Data extract:
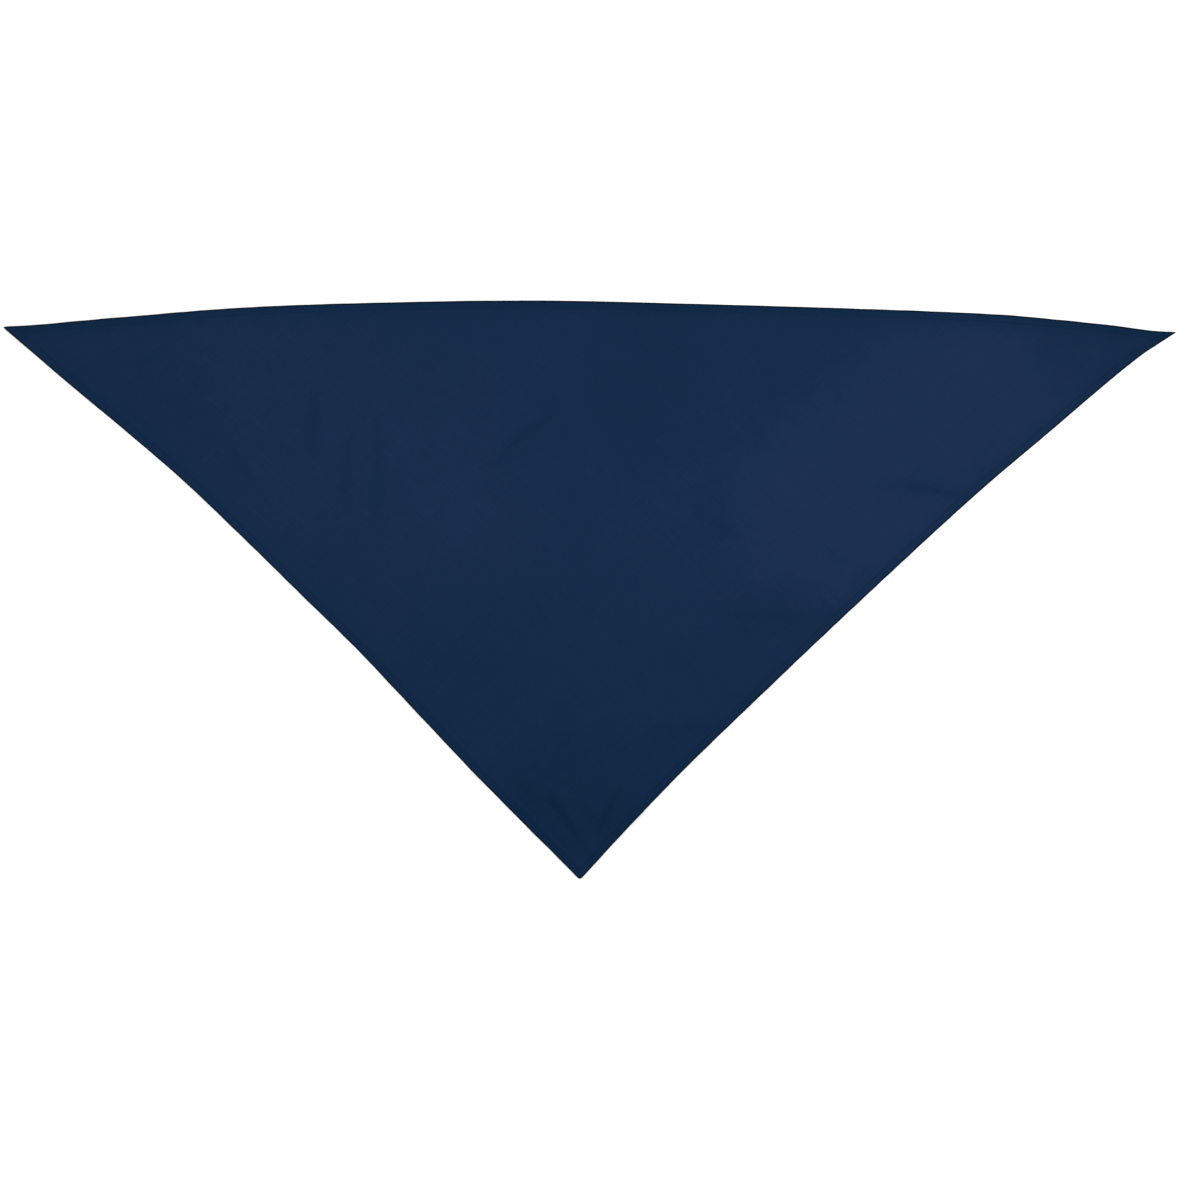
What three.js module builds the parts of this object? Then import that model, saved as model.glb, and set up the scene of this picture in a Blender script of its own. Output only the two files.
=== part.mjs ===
import * as THREE from "three";

// A plain triangular bandana, laid flat and face up. It is half a square of thin woven cotton, so
// the long edge runs across the weave and the two legs along it. All three edges are turned under
// and stitched. Millimetres, +Z up, resting on z = 0, with the origin at the middle of the
// outline's box. +X runs along the long edge and +Y from the bottom corner towards that edge.

// Driving dimensions of the outline, each straight from corner to corner
const LONG_EDGE = 1003.5;
const LEFT_LEG = 684;
const RIGHT_LEG = 692;
const LONG_EDGE_TILT = THREE.MathUtils.degToRad(-0.28);

// Driving dimensions of the cloth and its hems
const CLOTH = 1;
const SEAM_GAP = 0.3;
const HEM_WIDTH = 8;
const SHOULDER_INSET = HEM_WIDTH + SEAM_GAP; // the panel is level over a hem, out to here
const FIELD_INSET = SHOULDER_INSET + 8; // and down on the surface again from here
const PUCKER_END = 0.03; // fraction of a side over which the puckers die out at a corner
const PUCKER_UNEVENNESS = 0.35; // share by which a pucker may be higher or lower than usual
const PUCKER_SHUFFLE = 2.4; // radians that spread the heights so that no two in a row are alike
const CORNER_ROUNDS = 6; // enough to place an inset corner to well under a micrometre

// Fineness of the faceted surfaces
const CELLS = 40; // along each side of the panel's inner field
const HEM_STEPS = 3 * CELLS; // along each hem

const NAVY = 0x192d4a;

// The corners, anticlockwise. The cloth folded up in a corner blunts it along its bisector.
const CORNERS = [
  { name: "left tip", blunt: 2.4 },
  { name: "bottom corner", blunt: 1.5 },
  { name: "right tip", blunt: 0.8 },
];

// The sides, anticlockwise, each from the corner of the same row to the next. Bow is how far the
// side stands out from its chord (negative where it is drawn in) at a fraction of that chord.
// Puckers are the low waves that the stitching draws the hem into, with their usual height, how
// far they wander from even spacing, in waves, and where along the side they are lowest.
const SIDES = [
  {
    name: "hem_left_leg",
    puckers: { count: 24, height: 0.9, wander: 0.7, low: 0.2 },
    bow: [
      { along: 0.03, out: -1.4 },
      { along: 0.1, out: -4.0 },
      { along: 0.2, out: -8.7 },
      { along: 0.3, out: -12.3 },
      { along: 0.4, out: -12.4 },
      { along: 0.5, out: -11.6 },
      { along: 0.6, out: -10.9 },
      { along: 0.7, out: -7.5 },
      { along: 0.8, out: -4.0 },
      { along: 0.9, out: -1.9 },
      { along: 0.97, out: -0.9 },
    ],
  },
  {
    name: "hem_right_leg",
    puckers: { count: 30, height: 1.1, wander: 0.5, low: 0.85 },
    bow: [
      { along: 0.03, out: -2.0 },
      { along: 0.1, out: -6.0 },
      { along: 0.2, out: -9.9 },
      { along: 0.3, out: -11.6 },
      { along: 0.4, out: -13.0 },
      { along: 0.5, out: -13.8 },
      { along: 0.6, out: -14.2 },
      { along: 0.7, out: -13.6 },
      { along: 0.8, out: -10.7 },
      { along: 0.9, out: -8.2 },
      { along: 0.95, out: -5.7 },
      { along: 0.98, out: -2.4 },
    ],
  },
  {
    name: "hem_long_edge",
    puckers: { count: 26, height: 0.8, wander: 1.3, low: 0.5 },
    bow: [
      { along: 0.02, out: 0.9 },
      { along: 0.05, out: 4.7 },
      { along: 0.1, out: 9.9 },
      { along: 0.15, out: 14.1 },
      { along: 0.25, out: 17.9 },
      { along: 0.4, out: 21.8 },
      { along: 0.55, out: 24.2 },
      { along: 0.7, out: 21.1 },
      { along: 0.8, out: 16.6 },
      { along: 0.9, out: 8.1 },
      { along: 0.93, out: 5.3 },
      { along: 0.96, out: 2.3 },
      { along: 0.98, out: 0.6 },
    ],
  },
];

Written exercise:
Print, please, the lines above from the very first through the one that holds "import * as", both included, word for word and with nothing else.

Finished answer:
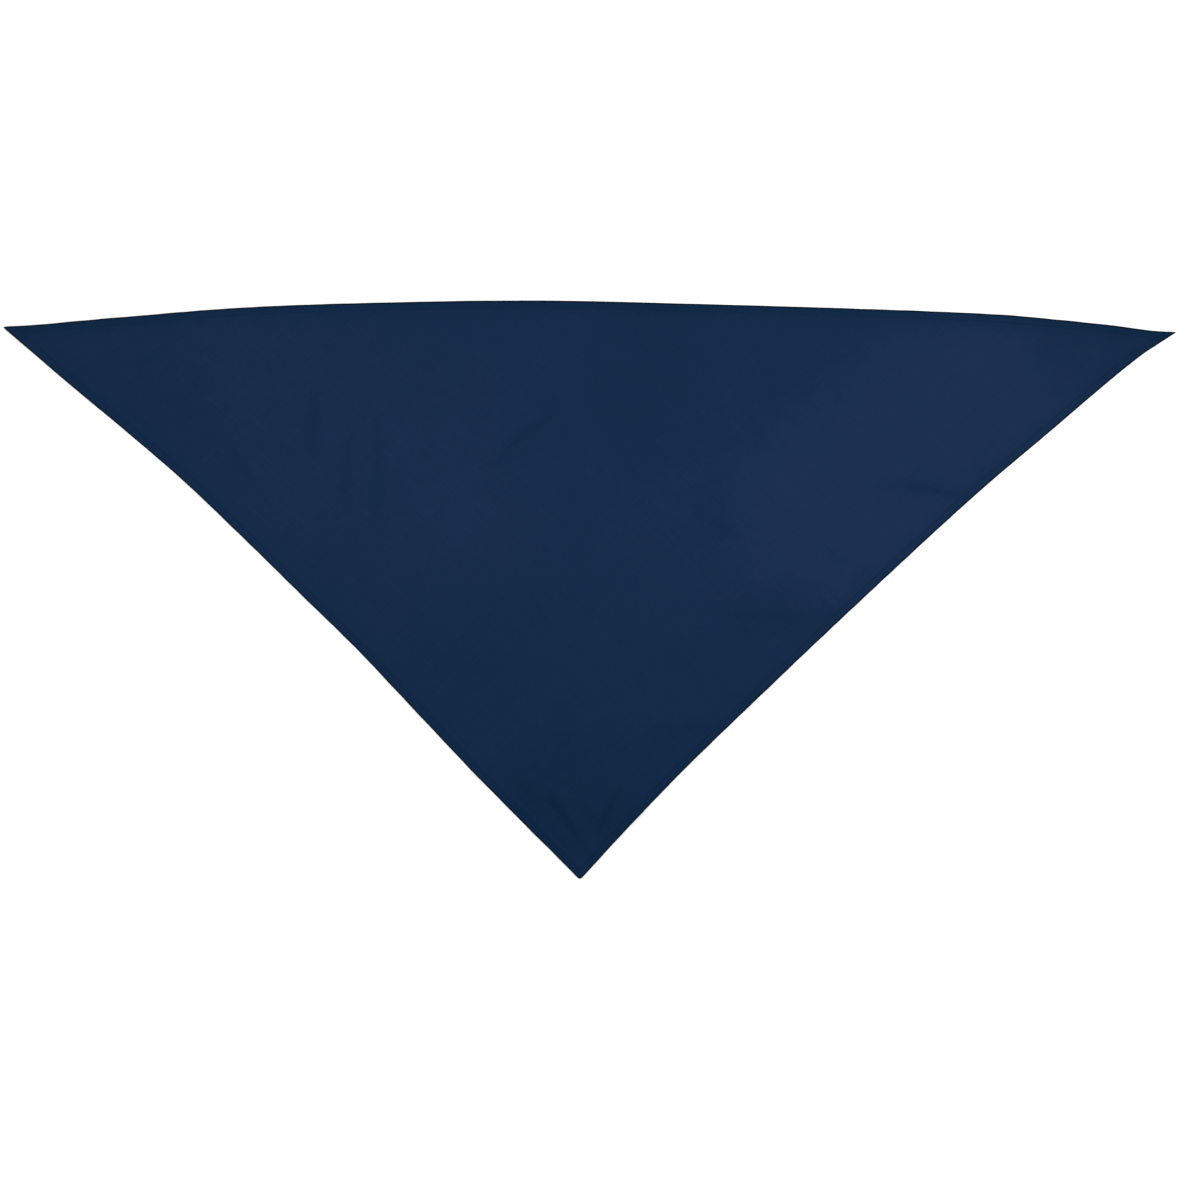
What three.js module builds the parts of this object? Then import that model, saved as model.glb, and set up the scene of this picture in a Blender script of its own. Output only the two files.
=== part.mjs ===
import * as THREE from "three";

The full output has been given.